Anellotech is the developer of a thermochemical process for making aromatics directly from non-food biomass. Using its proprietary catalyst, Anellotech's single step CFP (catalytic fast pyrolysis) process enables biomass to be converted in a fluidized-bed reactor into commercially viable aromatics, principally benzene, toluene and xylenes (BTX). The CFP process pretreatment is simple drying and grinding. It completes all chemical conversion steps in a single reactor and incorporates an economical Anellotech proprietary catalyst based on commercial zeolite catalysts commonly used in the refining and petrochemical industries.   

The company's Pearl River pilot plant commenced successful initial operations in December 2013, an important milestone that the company committed to in March 2013. The BTX will be used by current partners in their downstream development initiatives, and for future partners to support their due diligence activities.  According to David Sudolsky, founder and chief executive officer of Anellotech all partners are in the Aromatics Value Chain.

Anellotech's focus on developing renewable products that are less expensive to manufacture than their identical petroleum-derived counterparts looks to be paying off.  "In fact, depending on the oil price, we expect to be substantially lower cost," said Sudolsky.

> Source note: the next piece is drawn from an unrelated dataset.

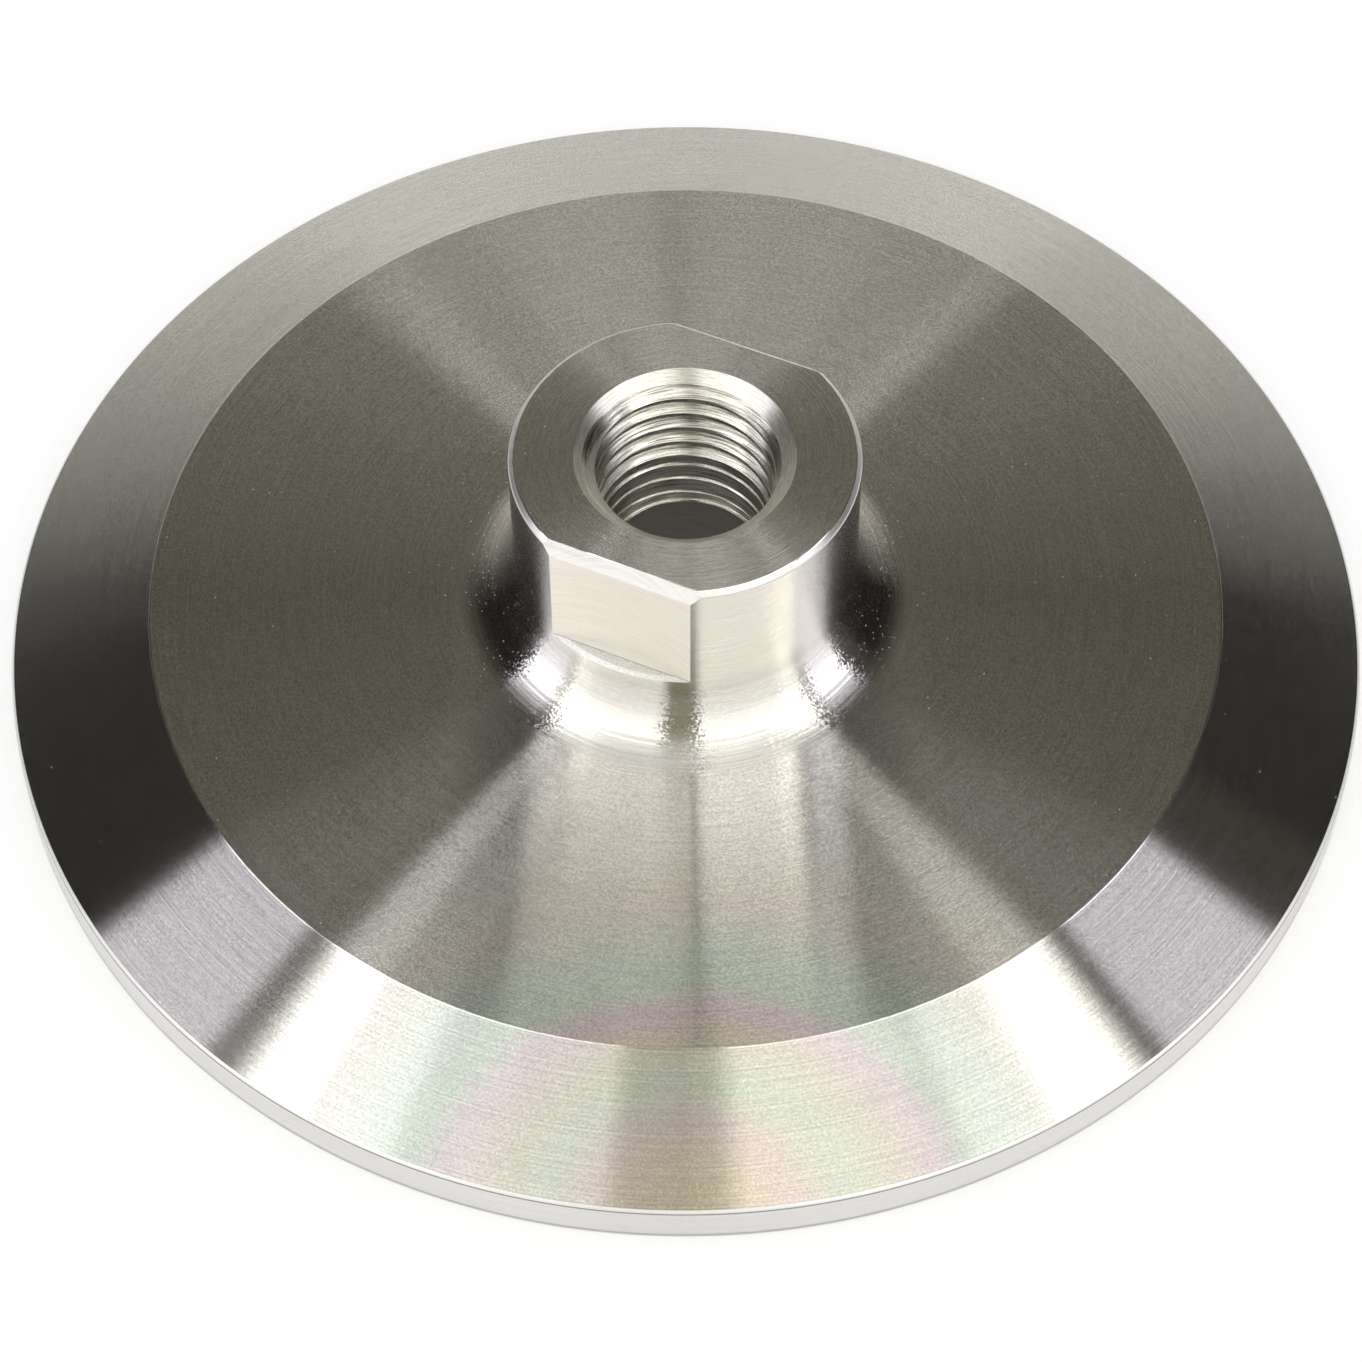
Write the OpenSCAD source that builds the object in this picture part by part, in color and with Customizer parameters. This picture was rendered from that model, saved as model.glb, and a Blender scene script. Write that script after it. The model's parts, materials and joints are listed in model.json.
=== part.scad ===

The green aromatics products are "drop-in" replacements for petroleum-derived aromatics and have use in a variety of valuable derivative applications. These uses include benzene for production of polystyrene, styrene butyl rubber (tires), nylon, polycarbonate, and phenolics; toluene to make polyurethane; and para-xylene, for production of PET bottles and fibers.

"Production of kilogram-scale quantities of BTX is an important step in demonstrating the technical viability of the CFP Process, which completes all chemical conversion steps in a single reactor," said David Sudolsky, founder and chief executive officer of Anellotech, Inc.

If all goes according to schedule, Anellotech expects to start up its first commercial plant in 2019-2020.